Le dossier avait été porté devant la Cour de cassation qui, prudente, avait sollicité l’avis de la CJUE en lui adressant une « question préjudicielle ». Saisie de cette affaire et d’une autre impliquant une salariée belge, la juridiction européenne avait rendu, à la mi-mars, deux arrêts : il en ressortait que le voile islamique peut être banni par un employeur, mais à certaines conditions bien spécifiques.

La CJUE avait tout d’abord posé que « la volonté d’un employeur de tenir compte des souhaits du client de ne plus voir ses services assurés par une travailleuse portant un foulard islamique ne saurait être considérée comme une exigence professionnelle essentielle et déterminante ». Elle avait toutefois ajouté qu’une entreprise peut mener une politique générale de neutralité, prohibant « le port visible de tout signe politique, philosophique ou religieux sur le lieu de travail ».

Mais une telle politique doit être indifférenciée et appliquée de la même manière à tous les travailleurs de la société. L’obligation de neutralité est alors justifiée, pour les salariés qui côtoient la clientèle ; si l’un d’eux ne veut pas s’y conformer, l’employeur est tenu de rechercher un autre poste de travail, pour permettre à l’intéressé de ne plus être vu du client ; si le reclassement s’avère impossible, le licenciement peut alors intervenir.
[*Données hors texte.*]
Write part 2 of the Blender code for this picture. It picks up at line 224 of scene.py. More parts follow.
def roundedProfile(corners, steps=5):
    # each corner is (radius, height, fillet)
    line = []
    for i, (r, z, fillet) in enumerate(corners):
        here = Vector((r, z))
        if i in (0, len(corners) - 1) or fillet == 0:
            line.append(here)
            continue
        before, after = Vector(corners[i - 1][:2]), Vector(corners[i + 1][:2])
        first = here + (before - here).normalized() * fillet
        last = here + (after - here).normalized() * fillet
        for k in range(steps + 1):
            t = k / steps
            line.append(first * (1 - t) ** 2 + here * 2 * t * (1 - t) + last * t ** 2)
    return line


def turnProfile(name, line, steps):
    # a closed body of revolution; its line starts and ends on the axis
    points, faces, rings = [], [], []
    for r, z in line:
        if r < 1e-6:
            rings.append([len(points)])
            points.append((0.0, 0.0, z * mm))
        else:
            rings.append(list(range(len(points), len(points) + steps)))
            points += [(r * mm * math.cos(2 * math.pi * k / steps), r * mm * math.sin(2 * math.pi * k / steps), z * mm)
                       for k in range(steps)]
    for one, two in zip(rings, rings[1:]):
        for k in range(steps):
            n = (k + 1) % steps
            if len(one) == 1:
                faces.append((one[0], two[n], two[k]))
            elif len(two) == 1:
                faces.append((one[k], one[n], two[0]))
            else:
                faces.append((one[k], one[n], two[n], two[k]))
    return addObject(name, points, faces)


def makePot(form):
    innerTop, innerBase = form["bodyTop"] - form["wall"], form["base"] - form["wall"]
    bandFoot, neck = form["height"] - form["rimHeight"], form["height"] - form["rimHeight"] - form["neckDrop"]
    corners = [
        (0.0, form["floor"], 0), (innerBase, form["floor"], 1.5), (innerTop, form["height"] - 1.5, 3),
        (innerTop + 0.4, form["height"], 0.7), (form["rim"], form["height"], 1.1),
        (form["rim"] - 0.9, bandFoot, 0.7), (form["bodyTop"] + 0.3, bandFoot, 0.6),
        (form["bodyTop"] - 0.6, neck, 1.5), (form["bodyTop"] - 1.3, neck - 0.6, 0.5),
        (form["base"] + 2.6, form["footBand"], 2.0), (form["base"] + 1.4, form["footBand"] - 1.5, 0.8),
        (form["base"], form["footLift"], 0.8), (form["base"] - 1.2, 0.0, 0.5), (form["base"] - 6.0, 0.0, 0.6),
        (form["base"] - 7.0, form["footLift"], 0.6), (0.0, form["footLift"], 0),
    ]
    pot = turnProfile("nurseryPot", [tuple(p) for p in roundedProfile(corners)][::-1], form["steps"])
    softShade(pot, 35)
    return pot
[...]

S’agissant de Mme Bougnaoui, la CJUE avait relevé que rien ne permettait de savoir si Micropole avait fixé une règle de neutralité, imposée à l’ensemble du personnel. Ce qui revenait à dire que l’entreprise était en tort, en flanquant à la porte la salariée.

Une discrimination a été commise

La Cour de cassation tire les conséquences des deux arrêts de la CJUE et reprend, dans sa propre décision, les conditions mentionnées par la juridiction européenne. Elle y ajoute une exigence : la clause de neutralité doit figurer « dans le règlement intérieur de l’entreprise ou dans une note de service ». Or, dans le cas d’espèce, rien n’avait été prévu en ce sens, constate la Cour de cassation. De plus, « l’interdiction faite à la salariée de porter le foulard islamique dans ses contacts avec les clients résultait seulement d’un ordre oral (…) visant un signe religieux déterminé (…) ». Dès lors, une discrimination a été commise. Et la décision de licenciement n’était nullement fondée, contrairement à ce qu’a dit la cour d’appel de Paris. L’arrêt rendu par celle-ci est donc cassé et l’affaire sera rejugée devant la cour d’appel de Versailles.
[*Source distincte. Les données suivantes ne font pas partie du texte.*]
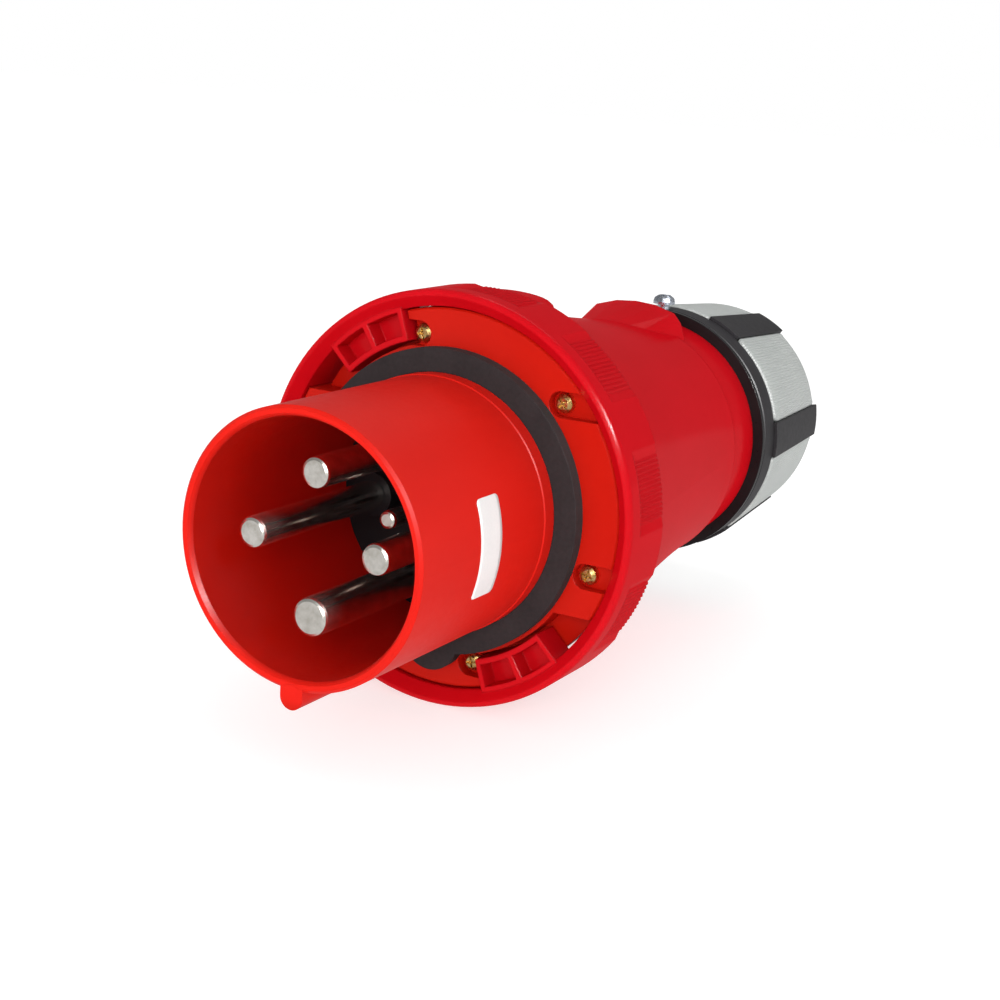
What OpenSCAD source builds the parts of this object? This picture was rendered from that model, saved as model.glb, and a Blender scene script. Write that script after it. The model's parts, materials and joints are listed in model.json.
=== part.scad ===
/* Industrial pin and sleeve plug, three phases and earth with a pilot contact.
   The axis of the plug lies along Y. The origin is the centre of the sleeve's mouth,
   the cable leaves toward +Y, and the keyway rib is at the bottom (-Z). */

/* [Sleeve] */
// Outer diameter of the contact sleeve
sleeve_d = 71; // [68:0.5:74]
// Wall of the contact sleeve
sleeve_wall = 2.8; // [2.2:0.1:3.2]
// Distance from the sleeve's mouth to the flange face
sleeve_len = 68.6; // [64:0.2:72]
// Height of the keyway rib above the sleeve
key_h = 5; // [3:0.5:6]
// Width of the keyway rib
key_w = 6.6; // [5:0.2:8]

/* [Contacts] */
// Diameter of the phase pins
phase_d = 8; // [7:0.5:9]
// Diameter of the earth pin
earth_d = 10; // [9:0.5:11]
// Diameter of the pilot pin
pilot_d = 5; // [4:0.5:6]
// Radius of the circle that the pins stand on
pin_circle_r = 18.3; // [17.5:0.1:19]
// Distance from the mouth to the tips of the pins
pin_setback = 6.4; // [4:0.2:9]
// Distance from the mouth to the tip of the pilot pin
pilot_setback = 39.6; // [34:0.2:44]

/* [Flange and ring] */
// Diameter of the flange behind the sleeve
flange_d = 105.4; // [104:0.2:107]
// Outer diameter of the bayonet ring
ring_d = 115.6; // [114:0.2:118]
// Length of the bayonet ring along the axis
ring_len = 21.4; // [21:0.1:22]
// Number of grip lobes round the ring
lobe_count = 10; // [8:1:12]
// Number of ridges in each grip field
ridge_count = 13; // [9:1:15]
// Angle that the ring turns through to lock
ring_turn = 9; // [6:1:9]
// Number of screws in the flange
flange_screw_count = 6; // [4:2:6]

/* [Handle] */
// Diameter of the handle at its rear rim
handle_d = 80; // [76:1:84]
// Distance from the mouth to the handle's rear rim
handle_rim_z = 179.6; // [172:0.2:186]
// Wall of the handle
handle_wall = 3; // [2.4:0.2:4]
// Height of the hump's top above the axis
hump_h = 45.4; // [43:0.2:47]

/* [Cable gland] */
// Diameter of the gland nut's front collar
nut_d = 82; // [81:0.2:84]
// Diameter of the gland nut at its rear end
nut_rear_d = 75; // [72:0.5:78]
// Length of the gland nut
nut_len = 58.4; // [56:0.2:62]
// Number of light grip inserts in the nut
insert_count = 6; // [5:1:6]
// Largest cable that the gland takes
cable_d = 30; // [22:1:34]

/* [Hidden] */

$fn = 96;
eps = 0.01;            // overlap that makes a cut or a joint clean
run_gap = 0.4;         // gap between the ring and what it turns on
seat_gap = 0.2;        // gap between pieces that are slid together
fit_gap = 0.05;        // gap in a close running fit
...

La décision de la chambre sociale de la Cour de cassation « est importante parce qu’elle met en œuvre un véritable mode d’emploi, assez complet, et désormais clair, de la gestion du fait religieux en entreprise », analyse un magistrat spécialiste du sujet. « La plupart des zones d’ombre ou d’imprécision sont maintenant levées, observe-t-il. Et elles le sont, en osmose totale entre la CJUE, la jurisprudence française et nos textes législatifs. Ainsi, le principe de neutralité en entreprise, instauré par la loi El Khomri, se trouve validé. »

Est donc affirmée, avec netteté, la possibilité pour un chef d’entreprise de dicter à son personnel « une obligation de neutralité », complète ce même magistrat. Mais plusieurs conditions sont posées, énumère-t-il : la règle doit être générale (c’est-à-dire ne pas être restreinte aux convictions religieuses, mais englober les opinions politiques et les positions philosophiques) ; elle doit s’appliquer à tous, être clairement « édictée en amont » (par le biais d’un règlement intérieur ou, s’agissant des entreprises de moins de 20 personnes, d’une note de service) et ne valoir que pour les relations avec la clientèle.